目標を立て、それを達成するために全力を尽くす毎日の中で、苦境に立たされたときに高橋さんはどのように立ち向かっているのか。そこにも、現役時代に培った経験が活かされていた。
 

ポジティブ変換で気持ちを切り替える

 
現役時代には大変なことがたくさんありましたけど、そこはポジティブシンキングで乗り越えてこられたかなと思っていますし、現在も、その思考法を役立てています。現役時代にネガティブになりがちだったのは、ケガをしたときです。練習ができなくなってしまうと、ライバルと差がついてしまうから不安で、どうしようと焦ってしまうのに、走ることはできない。
 
現役時代は365日、いつも走っていたんです。日曜日でも必ず2時間くらいは走ると決めていて、休みなく延々と走り続けていました。でも、ケガをしてしまったらそれができない。そのときに、「神様が今は休め」と言っているんだと思うようにしたんです。

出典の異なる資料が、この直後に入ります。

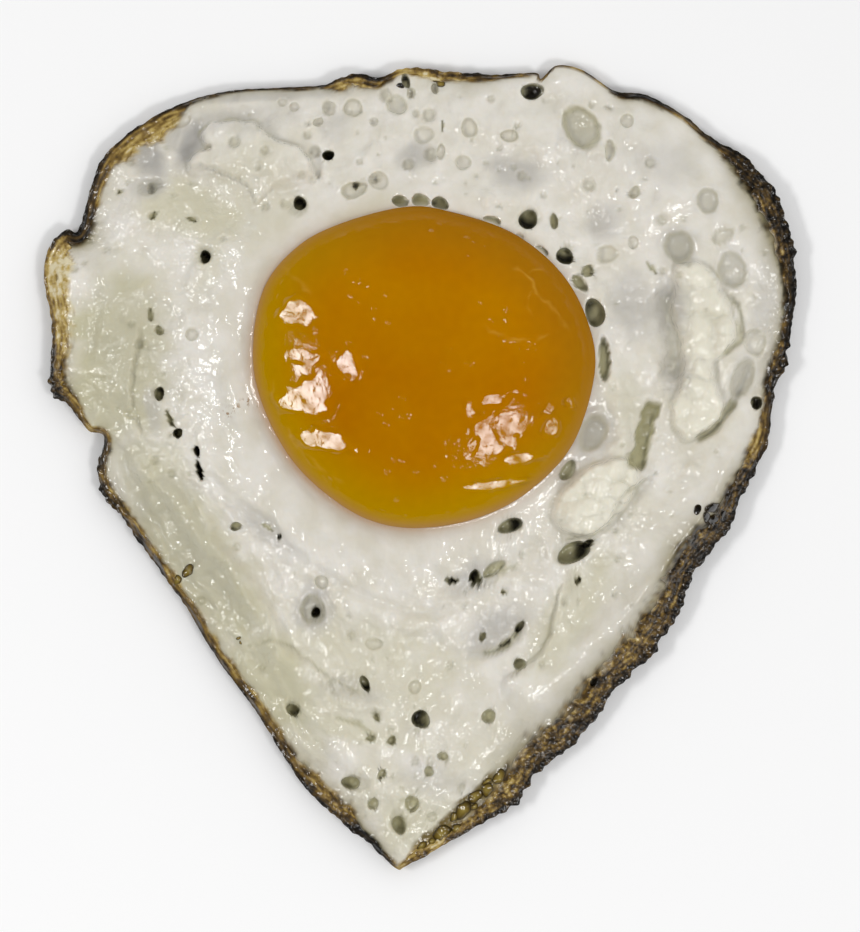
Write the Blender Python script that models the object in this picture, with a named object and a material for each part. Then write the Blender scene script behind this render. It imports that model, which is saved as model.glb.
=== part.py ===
"""A fried egg, sunny side up, about 101 mm wide and 108 mm long.

Two solids. egg_white is the set white: a sheet with a browned, slightly lifted rim and
a rounded hollow that holds the yolk. yolk is the flattened body that sits in it.
The egg lies flat at z = 0, +Z is up, and its pointed end is towards -Y.
"""

import bpy
import numpy as np

MM = 0.001  # sizes below are in millimetres

# Outline of the white, clockwise from above, starting at the upper left corner.
WHITE_EDGE = (
    # upper edge, with the small dip near its right end
    (-30.9, 49.2), (-24.2, 50.6), (-13.5, 51.2), (-9.0, 52.7), (-5.4, 52.2), (-2.0, 53.4),
    (3.5, 53.0), (10.0, 52.6), (15.5, 52.9), (16.4, 52.1), (18.5, 53.9), (21.9, 53.3),
    # right shoulder
    (26.5, 50.4), (30.5, 49.9), (35.5, 47.2), (39.2, 44.2), (43.3, 41.8), (46.4, 38.7),
    (48.6, 34.4), (50.4, 27.7), (50.4, 21.7), (49.4, 15.9), (47.7, 10.7), (46.8, 3.7),
    # long lower right side, down to the point
    (43.6, -3.3), (41.9, -7.6), (40.0, -10.1), (36.7, -14.4), (35.0, -18.7), (31.1, -25.3),
    (26.7, -29.2), (23.2, -34.1), (19.3, -38.3), (15.8, -40.8), (13.0, -45.0), (8.1, -48.1),
    (2.8, -51.2), (-1.8, -53.8), (-3.2, -54.1),
    # lower left side
    (-6.9, -50.6), (-12.2, -46.2), (-16.6, -41.5), (-22.4, -32.3), (-27.1, -26.1),
    (-31.2, -19.2), (-36.5, -11.7), (-40.4, -6.3), (-43.3, -1.6),
    # folded flap on the left, and up to the corner
    (-42.4, 3.8), (-44.6, 4.9), (-47.1, 8.2), (-49.5, 11.0), (-49.3, 18.0), (-50.4, 27.1),
    (-47.9, 31.7), (-45.9, 31.5), (-44.6, 35.7), (-42.7, 41.1), (-37.9, 45.6),
)  # fmt: skip

# Outline of the yolk where it is widest, clockwise from above, starting at its top.
YOLK_EDGE = (
    (-2.0, 34.7), (3.6, 34.2), (12.3, 31.3), (18.8, 26.1), (22.5, 19.5), (23.5, 12.5),
    (20.6, 3.0), (15.0, -3.2), (8.6, -6.8), (1.4, -8.4), (-5.0, -8.0), (-10.8, -5.3),
    (-17.0, 0.3), (-21.3, 8.2), (-22.5, 15.5), (-20.9, 24.0), (-16.2, 29.6), (-10.0, 32.7),
)  # fmt: skip
YOLK_CENTRE = (0.7, 13.2)

YOLK_WIDEST_Z = 6.6  # height at which the yolk is widest
YOLK_RISE = 9.0  # from there up to the top
YOLK_DROP = 5.0  # and down to its underside
YOLK_ROUNDNESS = 2.25  # 2 is an ellipse in section, more is boxier
GAP = 0.35  # clearance between yolk and white

RIM_THICKNESS = 1.3  # browned outer edge
FIELD_HEIGHT = 4.7  # top of the white away from rim and yolk
RIM_SLOPE = 8.0  # distance over which the rim rises to the field
COLLAR_RISE = 2.3  # how far the white climbs round the yolk
COLLAR_WIDTH = 8.0
RIM_LIFT = 0.9  # how far the edge curls off the pan
LIFT_WIDTH = 5.0

# Widest bubble craters: x, y, radius, depth.
CRATERS = (
    (21.7, 45.7, 2.9, 1.6),
    (42.0, 26.5, 2.8, 1.1),
    (34.8, 29.6, 2.8, 1.3),
    (38.7, 35.8, 2.0, 1.0),
    (13.0, 38.6, 2.8, 1.0),
    (-9.0, 37.1, 1.8, 1.2),
    (-14.4, -19.1, 2.1, 2.3),
    (20.9, -11.0, 2.6, 2.6),
    (12.0, -7.8, 2.0, 2.0),
    (8.0, -15.0, 2.2, 1.8),
    (23.6, 20.4, 1.9, 2.4),
    (25.2, 13.2, 2.2, 2.2),
    (23.4, 4.6, 2.6, 1.4),
    (43.5, 11.7, 3.0, 1.1),
    (-9.5, -42.4, 2.2, 1.4),
    (-3.0, -48.0, 1.8, 1.3),
)

# Raised folds and curds: height, half width, and the line that each follows.
FOLDS = (
    (1.5, 3.4, ((44.6, 6.4), (37.8, -7.1), (29.7, -17.9), (22.0, -26.5), (10.8, -32.5))),
    (1.3, 4.0, ((37.6, 27.0), (37.8, 17.0), (38.2, 6.5))),
    (1.2, 4.5, ((43.0, 40.0), (47.0, 30.0), (46.5, 20.0))),
    (1.2, 5.0, ((-27.5, 43.0), (-22.0, 38.0), (-22.5, 30.0))),
    (1.5, 2.6, ((-47.0, 29.0), (-47.8, 19.0), (-46.5, 10.0))),
    (0.9, 2.2, ((-37.0, -6.0), (-28.0, -19.5), (-19.0, -33.0), (-9.0, -45.0))),
    (1.0, 2.6, ((28.0, 2.0), (21.5, -7.0), (16.0, -18.0))),
)

# Long hollows between the folds: depth, half width and line.
FURROWS = (
    (1.4, 1.8, ((33.0, 24.5), (34.5, 18.0), (34.0, 11.0))),
    (1.8, 1.3, ((31.2, 9.0), (30.0, 4.0), (29.3, -0.5))),
    (0.9, 1.8, ((-35.0, 12.5), (-33.5, 8.0), (-31.5, 3.5))),
    (0.8, 1.8, ((-33.0, 44.5), (-31.5, 40.0), (-30.5, 35.0))),
)

COLUMNS = 112  # steps round the egg
HOLLOW_ROWS = 5  # rings in the yolk's seat
FIELD_ROWS = 20  # rings from the yolk to the rim
BASE_ROWS = 5  # rings across the underside
YOLK_COLUMNS = 56
YOLK_ROWS = 14


def closed_curve(corners, steps):
    """Points at equal turns of parameter along a closed Catmull-Rom curve through corners."""
    knots = np.array(corners, float)
    at = np.linspace(0, len(knots), steps, endpoint=False)
    i = at.astype(int)
    t = (at - i)[:, None]
    a, b, c, d = (knots[(i + k) % len(knots)] for k in (-1, 0, 1, 2))
    return 0.5 * (2 * b + (c - a) * t + (2 * a - 5 * b + 4 * c - d) * t**2 + (3 * b - a - 3 * c + d) * t**3)


def reach(curve, angles):
    """Distance from the yolk's centre out to a closed curve, in each direction."""
    arm = curve - YOLK_CENTRE
    turn = np.arctan2(arm[:, 1], arm[:, 0])
    order = np.argsort(turn)
    return np.interp(angles, turn[order], np.hypot(*arm[order].T), period=2 * np.pi)


def distance_to(x, y, line):
    """Distance from each point to a run of straight pieces."""
    ends = np.array(line, float)
    nearest = np.full(np.shape(x), np.inf)
    for start, end in zip(ends[:-1], ends[1:]):
        along = end - start
        t = ((x - start[0]) * along[0] + (y - start[1]) * along[1]) / (along @ along)
        t = np.clip(t, 0, 1)
        gap = np.hypot(x - start[0] - t * along[0], y - start[1] - t * along[1])
        nearest = np.minimum(nearest, gap)
    return nearest


def smooth(t):
    """Rises from 0 to 1 as t does, level at both ends."""
    t = np.clip(t, 0, 1)
    return t * t * (3 - 2 * t)


def white_height(x, y, from_rim, from_yolk):
    """Top of the white: a rim rising to a field, a collar at the yolk, folds, furrows and craters."""
    height = RIM_THICKNESS + (FIELD_HEIGHT - RIM_THICKNESS) * smooth(from_rim / RIM_SLOPE) ** 0.7
    height += COLLAR_RISE * np.exp(-((from_yolk / COLLAR_WIDTH) ** 2))
    inland = smooth(from_rim / 4.0)
    for rise, width, line in FOLDS:
        height += rise * np.exp(-((distance_to(x, y, line) / width) ** 2)) * inland
    for depth, width, line in FURROWS:
        height -= depth * np.exp(-((distance_to(x, y, line) / width) ** 2))
    for cx, cy, radius, depth in CRATERS:
        height -= depth * np.exp(-((np.hypot(x - cx, y - cy) / radius) ** 4))
    lumps = np.sin(0.55 * x + 0.9 * np.sin(0.31 * y)) * np.sin(0.49 * y + 0.8 * np.sin(0.37 * x))
    return height + 0.3 * lumps * inland


def mesh_of_rings(rings):
    """A closed body from rings of equal count, top middle first; the first and last are one point each."""
    columns = len(rings[1])
    points = np.concatenate([rings[0][:1], *rings[1:-1], rings[-1][:1]])
    last = len(points) - 1
    pairs = [(step, (step + 1) % columns) for step in range(columns)]
    faces = [(0, 1 + a, 1 + b) for a, b in pairs]
    for near in range(1, last - columns, columns):
        far = near + columns
        faces += [(near + b, near + a, far + a, far + b) for a, b in pairs]
    far = last - columns
    faces += [(far + b, far + a, last) for a, b in pairs]
    return points, faces


def add_object(name, points, faces, material):
    mesh = bpy.data.meshes.new(name)
    mesh.from_pydata((points * MM).tolist(), [], faces)
    mesh.update()
    mesh.shade_smooth()
    mesh.materials.append(material)
    piece = bpy.data.objects.new(name, mesh)
    bpy.context.scene.collection.objects.link(piece)
    return piece


def food_material(name, colour, roughness):
    """A moist, non-metallic surface of one colour, in linear RGB."""
    material = bpy.data.materials.new(name)
    material.use_nodes = True
    shader = material.node_tree.nodes["Principled BSDF"]
    shader.inputs["Base Color"].default_value = (*colour, 1)
    shader.inputs["Roughness"].default_value = roughness
    shader.inputs["Metallic"].default_value = 0
    return material


def centred_outlines():
    """The two outlines, moved together so that the white's box is centred on the origin."""
    white = closed_curve(WHITE_EDGE, 720)
    middle = (white.min(axis=0) + white.max(axis=0)) / 2
    return white - middle, closed_curve(YOLK_EDGE, 360) - middle


def yolk_section(width, reach_up_or_down):
    """Height above or below the widest level at a share of the full width."""
    return reach_up_or_down * (1 - width**YOLK_ROUNDNESS) ** (1 / YOLK_ROUNDNESS)


def make_yolk(yolk_curve):
    """A flattened round body: rings from the middle of its top, past the widest level, to its underside."""
    angles = np.linspace(-np.pi, np.pi, YOLK_COLUMNS, endpoint=False)
    arm = reach(yolk_curve, angles)
    heading = np.stack([np.cos(angles), np.sin(angles)], axis=1)
    rings = []
    for share in np.linspace(0, 2, YOLK_ROWS + 1):
        width = np.sin(0.5 * np.pi * min(share, 2 - share))
        level = YOLK_WIDEST_Z + yolk_section(width, YOLK_RISE if share < 1 else -YOLK_DROP)
        plan = YOLK_CENTRE + heading * (arm * width)[:, None]
        rings.append(np.column_stack([plan, np.full(YOLK_COLUMNS, level)]))
    points, faces = mesh_of_rings(rings)
    return add_object("yolk", points, faces, food_material("yolk_set", (0.42, 0.16, 0.001), 0.15))


def make_white(white_curve, yolk_curve):
    """Rings from the middle of the yolk's seat, out over the field to the rim, and back below."""
    angles = np.linspace(-np.pi, np.pi, COLUMNS, endpoint=False)
    heading = np.stack([np.cos(angles), np.sin(angles)], axis=1)
    inner = reach(yolk_curve, angles) + GAP
    outer = reach(white_curve, angles)
    closed_white = np.vstack([white_curve, white_curve[:1]])
    closed_yolk = np.vstack([yolk_curve, yolk_curve[:1]])

    def ring(arm, height):
        plan = YOLK_CENTRE + heading * arm[:, None]
        return np.column_stack([plan, np.broadcast_to(height, COLUMNS)])

    rings = []
    for width in np.sin(np.linspace(0, 0.5 * np.pi, HOLLOW_ROWS + 1))[:-1]:
        seat = YOLK_WIDEST_Z - yolk_section(width, YOLK_DROP + GAP)
        rings.append(ring(inner * width, seat))
    rings.append(ring(inner, YOLK_WIDEST_Z))
    for share in np.linspace(0, 1, FIELD_ROWS + 1) ** 0.85:
        arm = inner + (outer - inner) * (0.015 + 0.985 * share)
        x, y = (YOLK_CENTRE + heading * arm[:, None]).T
        from_rim = distance_to(x, y, closed_white) if share < 1 else np.zeros(COLUMNS)
        from_yolk = distance_to(x, y, closed_yolk)
        top = white_height(x, y, from_rim, from_yolk)
        rings.append(ring(arm, top + RIM_LIFT * smooth(1 - from_rim / LIFT_WIDTH)))
    rings.append(ring(outer - 0.25, RIM_LIFT))
    rings.append(ring(outer - LIFT_WIDTH, 0.0))
    for share in np.linspace(1, 0, BASE_ROWS)[1:]:
        rings.append(ring((outer - LIFT_WIDTH) * share, 0.0))
    points, faces = mesh_of_rings(rings)
    return add_object("egg_white", points, faces, food_material("egg_white_set", (0.68, 0.63, 0.54), 0.3))


for old in list(bpy.data.objects):
    bpy.data.objects.remove(old)
white_outline, yolk_outline = centred_outlines()
make_white(white_outline, yolk_outline)
make_yolk(yolk_outline)
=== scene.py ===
"""A fried egg, sunny side up: the set white with its bubble holes, the browned rim and the soft yolk.

Lengths are in millimetres until a mesh is made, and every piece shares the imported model's frame:
+Z is up, the pointed end is towards -Y, and z = 0 is what the egg lies on.
"""

import itertools

import bpy
import numpy as np
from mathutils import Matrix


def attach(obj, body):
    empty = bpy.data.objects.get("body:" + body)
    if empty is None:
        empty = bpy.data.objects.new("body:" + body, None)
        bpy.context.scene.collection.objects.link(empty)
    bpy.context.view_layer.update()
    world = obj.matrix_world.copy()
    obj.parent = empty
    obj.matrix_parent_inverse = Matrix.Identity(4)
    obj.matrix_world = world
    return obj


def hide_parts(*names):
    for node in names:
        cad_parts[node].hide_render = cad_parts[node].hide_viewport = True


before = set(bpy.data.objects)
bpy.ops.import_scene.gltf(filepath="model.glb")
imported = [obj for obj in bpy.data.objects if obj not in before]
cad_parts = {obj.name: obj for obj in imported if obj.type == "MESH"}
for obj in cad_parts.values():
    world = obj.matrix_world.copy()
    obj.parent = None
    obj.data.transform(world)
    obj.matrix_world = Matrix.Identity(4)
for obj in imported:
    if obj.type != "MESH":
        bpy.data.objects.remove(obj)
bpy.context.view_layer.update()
MM = 0.001

# ---------------------------------------------------------------------------
# The set white: coagulated albumen, opaque and milky with a wet skin. It is one closed sheet, thick at
# the yolk and thin at the rim, that ran out and set where the pan was hot: a line of soft scallops
# with a pointed end, a long charred side, and a flap folded up on the left.
# ---------------------------------------------------------------------------

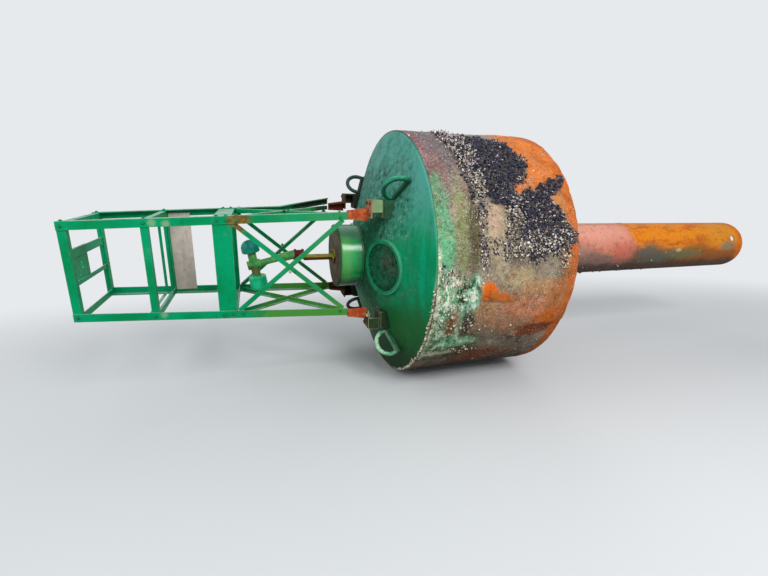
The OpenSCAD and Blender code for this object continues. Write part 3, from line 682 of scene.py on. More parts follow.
crust.layer((216, 206, 190), speck, 0.6)
crust.worn((48, 34, 28), crust.spots(33.0), 0.22, 0.10, 0.7)
crust.bumps((42.0, 10.0, 0.72), 0.006, 0.8)
crust.bumps(speck, 0.004, 0.7)
crust.done(crust.add(crust.times(bed_amount, -0.35), 0.88))
hull_crust = make_piece("hull_crust", skin, [grid_faces(*skin.shape[:2], wrap_rows=True)], crust,
                        tone=tone.reshape(-1, 4), bed=beds.ravel(), weed=algae.ravel(),
                        gritty=0.5 - 0.35 * np.maximum(orange, rim_share).ravel())
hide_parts("hull")

# %% [markdown]
# ## Mussels
# A mussel is a closed drop: pointed at the hinge, broad at the lip, and about a third as
# thick as it is wide. They sit in beds, hinge down and lip up, crowded at odd angles. A
# particle system would place them too, but an array of places, turns and sizes is exact,
# quick and the same in each run. One shape of a few dozen faces is enough, because a
# thousand of them are read as one texture.


# %% The mussel's shape and its places
def drop_shape(rings, sides, widest, thick):
    """A closed drop of unit length along X. Its half width follows sin(pi * a ** widest), which
    moves the broadest place towards the lip, and its thickness is a share of its width."""
    a = np.linspace(0, 1, rings + 2)[1:-1, None]
    b = around(sides)[None, :]
    half = 0.27 * np.sin(np.pi * a ** widest) ** 0.8
    across = half * np.cos(b) + 0.06 * np.sin(np.pi * a)
    return closed_rings(np.stack([a - 0.5 + 0 * b, across, half * thick * np.sin(b)], -1),
                        [-0.5, 0, 0], [0.5, 0, 0])


OFF_FLOOR = 0.02
# Squares of the angles from the top between which the single mussels and the acorns thin out
NO_MUSSELS_BELOW, FEWER_ACORNS_BELOW = (7400, 6900), (9200, 7000)


def on_hull(count, seed, turns, chance, lift=0.0):
    """Random places on the crust: candidates are spread evenly, kept where a random number is
    below the chance at that place, and set on the crust's surface, found in its grid."""
    rng = np.random.default_rng(seed)
    t = rng.uniform(0.01, HULL_LEN + 0.005, count)
    turn = rng.uniform(*turns, count)
    kept = rng.random(count) < chance(t, both_sides(turn), round_axis(t, turn, HULL_R))
    t, turn = t[kept], turn[kept]
    row = np.clip(np.searchsorted(out_t, t), 0, len(out_t) - 1)
    column = np.searchsorted(column_turn, (turn - START_TURN) % 360 + START_TURN) % len(column_turn)
    place = round_axis(t, turn, HULL_R + height[row, column] + lift)
    clear = place[:, 2] > OFF_FLOOR
    return place[clear], outward_at(t, turn)[clear], rng


def worn_down(outward):
    """Less than 1 for shells on the hull's highest and widest lines, where they are rubbed short,
    so that the buoy keeps its size."""
    return 1 - 0.45 * step(np.abs(outward[:, 1:]).max(axis=1), 0.94, 0.99)


mussel_shape = drop_shape(4, 7, 0.75, 0.62)
mussel = Finish("mussel_shell", roughness=0.36)
lot, _ = mussel.own("lot")
mussel.colour = mussel.mix((22, 24, 36), (52, 56, 78), lot)
mussel.worn((74, 62, 58), lot, 0.76, 0.84)
mussel.worn((178, 172, 178), (90.0, 3.0), 0.62, 0.70, 0.75)
mussel.bumps((240.0, 3.0, 0.5, (1.0, 1.0, 3.0)), 0.002, 0.5)
mussel.done()


def mussels(name, count, seed, turns):
    """One field of mussels, 26 to 50 mm long and shorter where they are worn: their lips are
    tipped up off the crust by 15 to 80 degrees."""
    def chance(t, degrees, place):
        thinned = 0.45 * shell_share(t, degrees, place) * step(degrees ** 2, *NO_MUSSELS_BELOW)
        return bed_share(t, degrees, place) + thinned
    place, outward, rng = on_hull(count, seed, turns, chance, 0.004)
    flat = facing(outward, rng.uniform(0, 2 * np.pi, len(place)))
    tip = np.radians(rng.uniform(15, 80, len(place)) * worn_down(outward))[:, None]
    first = flat[..., 0] * np.cos(tip) + flat[..., 2] * np.sin(tip)
    frames = np.stack([first, flat[..., 1], np.cross(first, flat[..., 1])], axis=2)
    length = (rng.uniform(0.026, 0.050, len(place)) * worn_down(outward) ** 0.5)[:, None]
    return strew(name, mussel_shape, place, frames, length, mussel, "hull_fouled")


mussels("mussels_near", 9000, 11, (2, 90))
mussels("mussels_far", 6000, 12, (-90, 2))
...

そうやって気持ちを切り替えることで、「今は走れないけど、別の部分を鍛える時間なんだ」と前向きに捉えて、いつもよりも多めに腹筋をするなど、弱い部分を補える時間だと考えるようにしたんですね。
 
そうやってマイナスなことを前向きなことに変換する。これを私は“ポジティブ変換”と呼んでいて、これができるようになると、逆境にあっても後々その時間があったからこそ今があるんだと、後につながるチャンスだと思えるようになるんです。何かマイナスに感じることがあったときに、少し視野を広げて自分自身を客観視して、マイナスのことをポジティブに変換してみる。今の仕事でもこの、ポジティブ変換は大いに活用しています。
 
これができるようになったのにはきっかけがありました。それは1998年にタイのバンコクで行われたアジア競技大会のときです。場所がバンコクということもあって、競技の日は、気温が30度、湿度は90%以上になるだろうと言われていて、メディアの方からもその点についていろいろと聞かれて、不安になっていました。
 
でも、あるときに思ったんです。「当日の天候や気温なんてどうなるか誰にもわからない」というように。自分の力ではどうにもならないことを考えて不安になって、ネガティブな時間を過ごすよりも、腹筋を50回多くやったほうが力になるわけですよ。前向きな気持ちで時間の過ごし方を変えていくだけで、不安を乗り越える力になるんです。結果として、その大会では2時間21分47秒のアジア最高記録で金メダルを獲得できました。